A Crowded Marketplace

A few years ago, relational databases running in your data center were relatively straightforward to sum up; legacy relational databases like Oracle were proven for scaling out behind the firewall, while alternatives like MySQL effectively forced you to give up scalability in exchange for ease of use at a lower cost. Then a new generation of relational databases popped up to provide affordable scale, including the NewSQL databases like ClustrixDB, MemSQL and VoltDB.

Now, Amazon has vocally swiped at the establishment as it has advanced its Aurora relational database built in the Cloud, while other smaller players have also introduced cloud-only products.

Of course, most organizations don’t operate in a black-and-white world. Realistically, many have applications in the Cloud, in data centers and on premise, but cloud-only relational databases like Aurora can’t be used in the data center. Moreover, an RDBMS must be able to scale while handling a heterogenous mix reads and writes; Aurora touts benchmark results that operate in a vacuum and are not representative of reality. The data size used in its testing was small enough to fit on a cell phone, while workloads were run independently so as not to have reads conflict with writes—once again, not a real-world scenario.

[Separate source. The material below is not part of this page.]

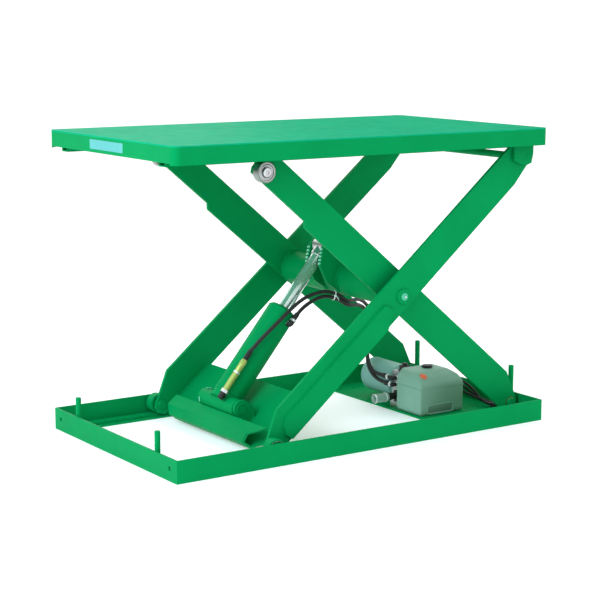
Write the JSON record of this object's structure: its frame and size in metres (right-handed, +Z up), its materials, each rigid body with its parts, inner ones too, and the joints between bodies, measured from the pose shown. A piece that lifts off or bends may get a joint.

At least for the foreseeable future, many IT professionals and their companies’ existing infrastructures need relational databases that can support a hybrid environment (i.e., data center and cloud), while continuing to deliver ACID compliance, low latency and high availability without even a slight fault in site performance. When your application is your business, you can’t afford downtime.

Demanding from Your Database What Your Customers Demand from You

Either way, companies in retail, adtech, IoT, travel and manufacturing, among other industries, are going to be under immense pressure to process a high volume of transactions in short order without a perceptible hiccup from an end user’s perspective. Databases of yesterday could do this in your data center at an enormous cost. But today there are a confluence of paradigms that enable businesses of all sizes to achieve this elasticity without breaking the bank or rearchitecting your IT infrastructure. The companies that will deliver the always-on availability, push-button simplicity, little-to-no latency and transaction reliability expected by today’s end user will find a way to combine the power and performance the old guard delivered on premise with the pay-for-only-what-you-use models that are likely to penetrate deeply into the corporate landscape over the coming years.

In today’s world, scalable, high-performance relational databases are available to everyone.